Coating chemistry matters because performance can change over time. Fading, chalking, dirt buildup, surface wear, and coating degradation may reduce reflective performance. Maintenance and coating durability are part of long-term energy performance.
| Coating Variable | Energy Function | Performance Concern | Inspection Focus |
|---|---|---|---|
| Solar reflectance | Reflects sunlight | Can decline with dirt or aging | Surface cleanliness and coating condition |
| Thermal emissivity | Releases absorbed heat | Depends on coating chemistry | Coating specification |
| Colour stability | Maintains appearance and performance | Fading and chalking | Weathering review |
| Surface texture | Affects dirt retention and reflection | Organic buildup or staining | Cleaning and maintenance |
7. Ventilation and Attic Temperature
Ventilation helps manage attic temperature and moisture. In a vented attic assembly, cooler air enters through lower intake vents and warmer air exits through upper exhaust vents. This airflow can reduce heat buildup beneath the roof deck and remove incidental moisture.

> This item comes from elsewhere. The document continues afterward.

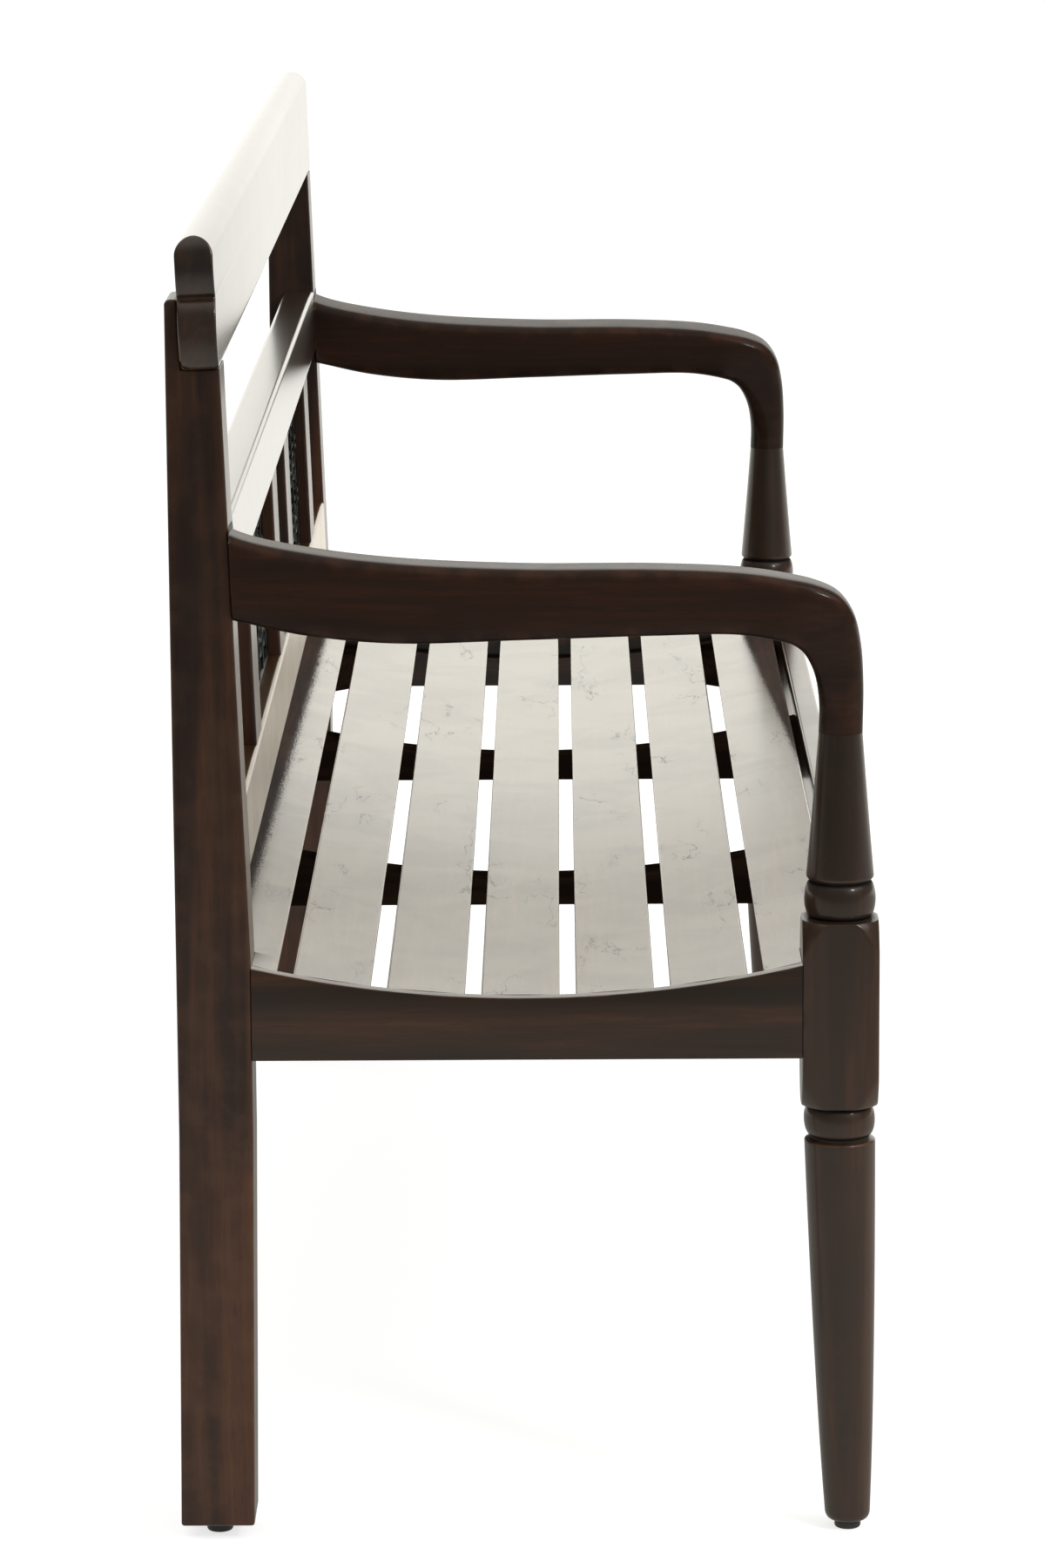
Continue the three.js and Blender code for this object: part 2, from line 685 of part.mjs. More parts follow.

Standing seam roofing still requires proper ventilation where the roof assembly is designed as a vented system. Without balanced intake and exhaust, attic heat may build up in summer, and moisture may accumulate in winter.
8. Insulation and Air Sealing
Insulation reduces heat transfer between the attic and living space. Air sealing reduces uncontrolled air movement through ceiling gaps, attic hatches, pot lights, duct openings, bathroom fans, plumbing penetrations, and wall-to-ceiling connections.
Even a reflective standing seam roof cannot compensate for weak insulation or major air leakage. Energy efficiency depends on keeping conditioned air inside the living space while allowing the roof assembly to manage exterior heat and moisture.
9. Winter Energy and Condensation Conditions
Energy efficiency is not only a summer cooling issue. In cold climates, roof assembly performance also affects winter heat loss, condensation risk, snow melt, and ice dam formation. Warm indoor air escaping into the attic can waste energy and carry moisture into cold roof areas.
If warm moist air reaches cold surfaces, condensation can form beneath the roof deck or within the attic. Poor insulation and air sealing can also warm the roof deck unevenly, causing snow melt and refreezing at colder eaves.
| Winter Condition | Energy Effect | Moisture Risk | Control Method |
|---|---|---|---|
| Air leakage | Heat loss from living space | Condensation in attic | Air sealing |
| Weak insulation | Higher heat transfer | Uneven roof temperature | Continuous insulation |
| Poor ventilation | Moisture remains trapped | Frost or deck staining | Balanced intake and exhaust |
| Ice dams | Heat loss drives snow melt | Eave water backup | Air sealing, insulation and ventilation |
10. Failure Mode Analysis
Energy-performance failures usually occur when one part of the roof-envelope system is missing or weak. A reflective roof surface may help reduce solar heat gain, but poor attic ventilation, insulation gaps, air leaks, or dirty coatings can reduce overall performance.
| Failure Type | Potential Cause | Visible Indicator | Engineering Concern |
|---|---|---|---|
| High attic heat | Poor ventilation or dark roof surface | Hot attic conditions | Cooling load increase |
| Reduced reflectance | Dirt, fading, chalking, coating wear | Dull or stained surface | Surface energy performance decline |
| Heat loss | Weak insulation or air leakage | Snow melt patterns or drafts | Winter energy loss |
| Condensation | Warm moist air reaching cold surfaces | Frost, staining, wet insulation | Moisture-control failure |
| Ice dams | Uneven roof deck temperature | Ice at eaves | Heat loss and water backup |
| Poor indoor comfort | Incomplete roof-envelope design | Hot rooms or cold drafts | Thermal-control imbalance |
11. Inspection and Evaluation
Energy-efficiency inspection should evaluate both the standing seam roof surface and the building-envelope layers beneath it. The exterior review should include colour, coating condition, surface cleanliness, roof exposure, and drainage. The interior review should include attic ventilation, insulation coverage, air leakage, duct routing, moisture evidence, and roof deck temperature indicators.
Exterior Energy Inspection Areas
- Roof colour
- Coating condition
- Surface dirt or staining
- Solar exposure
- Panel ventilation conditions
- Drainage and debris
- Heat-related coating wear
Interior Envelope Inspection Areas
- Attic ventilation balance
- Insulation depth and continuity
- Air leakage points
- Bathroom fan routing
- Moisture or frost evidence
- Snow melt patterns
- Ice dam indicators
12. Conclusion
Standing seam roof energy efficiency depends on more than the metal panels. Solar reflectance, thermal emissivity, cool roof coatings, roof colour, ventilation, insulation, air sealing, underlayment, and attic moisture control all influence thermal performance.
A reflective standing seam roof surface can help reduce solar heat gain, especially when paired with durable coating chemistry and proper attic ventilation. However, insulation and air sealing are essential because they control how much heat moves between the attic and living space.
Long-term energy efficiency depends on the complete roof-envelope assembly functioning together: coated standing seam panels, ventilation, insulation, air sealing, moisture control, roof deck protection, and maintenance must all support stable thermal performance across summer and winter conditions.